In another experiment, we found that, after imagining pricking someone’s finger for $10, people saw the person they harmed as less human, again supporting theories that people dehumanize their victims to ease guilt over harming them. In contrast, we found that imagining pricking someone’s finger as punishment for immoral behaviour did not change their perception of the person’s humanity. In a few cases, we even found that participants justify harming evildoers by seeing the person they harmed as more human.

Many people believe that it is only a breakdown in our moral sensibilities that causes violence. To reduce violence, according to this argument, we need only restore our sense of morality by generating empathy toward victims. If we could just see them as fellow human beings, then we would do them no harm. Yet our research suggests that this is untrue. In cases of moral violence, our experiments suggest that it is the engagement of our moral sense, not its disengagement, that often causes aggression. When Myanmar security forces plant landmines at the Bangladesh border in an attempt to kill the Rohingya minorities who are trying to escape the slaughter, the primary driver of their behaviour is not dehumanisation, but rather moral outrage toward an enemy conceptualised as evil, but also completely human.

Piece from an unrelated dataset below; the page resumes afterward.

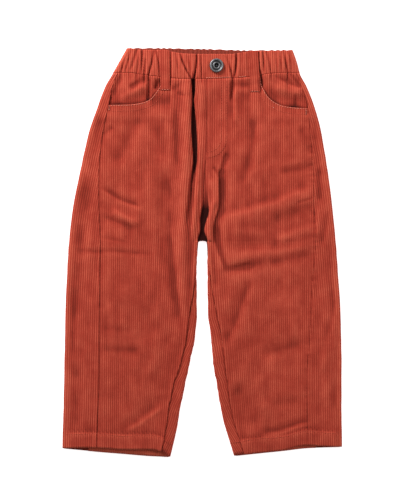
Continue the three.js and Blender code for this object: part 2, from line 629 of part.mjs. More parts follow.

Does that mean that there is no role for dehumanisation in violence? Absolutely not. The indifference caused by dehumanisation is what enables so many people to look away and do nothing while horrible atrocities occur. Every time Myanmar’s leader, Aung San Suu Kyi, fails to condemn the atrocities committed by Myanmar’s security forces, or questions whether they have even occurred, the effects of the dehumanisation of minorities is clear. Dehumanisation might not cause a white supremacist to kill, but it does enable the rest of us to stand aside and do nothing.